Just to add my two cents: I had often normal distributed data to fit. If you do a probability plot or qq-plot you see that in most cases the tails do not fit. It is extremely rare to have normal distributed data even with very good fits to have fitting tails.

Therefore I wouldn’t even try to fit this. Only if you have some additional information or assumptions eg. expected mean …, you can do something with Bayesian methods …

2 Likes

That’s a very good point.
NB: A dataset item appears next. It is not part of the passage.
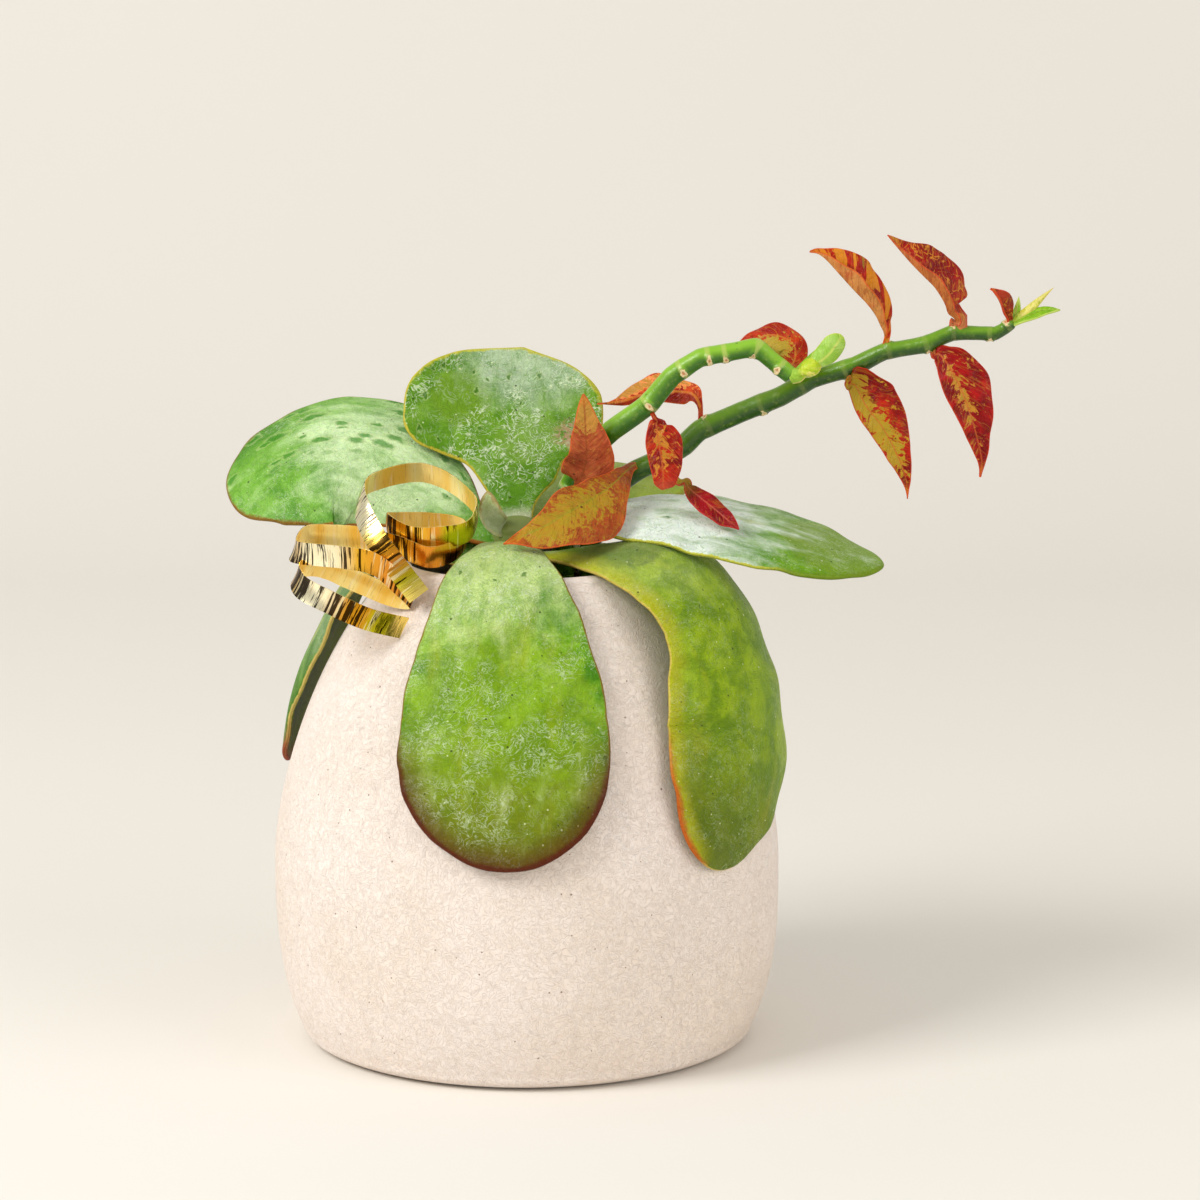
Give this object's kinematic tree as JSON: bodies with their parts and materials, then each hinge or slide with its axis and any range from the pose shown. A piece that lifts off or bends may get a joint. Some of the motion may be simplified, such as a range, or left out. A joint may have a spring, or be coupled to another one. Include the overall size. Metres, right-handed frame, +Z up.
{
  "type": "potted succulent arrangement",
  "caption": "Egg-shaped matt ceramic pot of soil with broad paddle succulent leaves, jointed stems with red leaves and a curled gilt ribbon on its shoulder.",
  "frame": {"origin": "middle of the pot's flat base", "axes": "+Z up along the pot's axis, front of the pot towards -Y, long stem reaching towards +X"},
  "size_m": [0.2772, 0.1761, 0.2703],
  "materials": {
    "matt_ceramic": "matt unglazed, fine stipple",
    "potting_soil": "loose dark soil",
    "paddle_leaf": "waxy green with a white bloom",
    "leafy_stem": "smooth green stem and red leaves",
    "gilt_film": "mirror metallised film"
  },
  "bodies": {
    "root": {"pot": "matt_ceramic", "potting_soil": "potting_soil", "paddle_crown": "paddle_leaf", "paddle_front": "paddle_leaf", "paddle_drape_right": "paddle_leaf", "paddle_spread_right": "paddle_leaf", "paddle_tall_back": "paddle_leaf", "paddle_left": "paddle_leaf", "paddle_low_left": "paddle_leaf", "paddle_back_right": "paddle_leaf", "paddle_back": "paddle_leaf", "paddle_inner_small": "paddle_leaf", "backbone_long": "leafy_stem", "backbone_short": "leafy_stem", "gilt_ribbon": "gilt_film"}
  },
  "joints": []
}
A minor related question, how do you specify convergence criteria when you have box constraints?

Maybe this is more for others who land on this thread in pursuit of an answer to their own question, Distributions.jl has their own distribution fitting.

1 Like

I don’t think that works for this particular case — AFAICT none of the fit_mle methods support truncated normals.

Also, I think it is important to emphasize that this exercise has a conceptual problem, which should be tackled before the solution is attempted. Coding these methods in Julia is relatively easy after that.

I may have the terminology wrong but I don’t believe I have a truncated normal. I have simply been told the densities of a normal at 13 points in the tail and I have to work out what the full distribution is (i.e. the mean and variance). I should say the optimization approach works ok but I just have to do a grid search to find the minimum error where I would have expected Optim to be able to do something cleverer.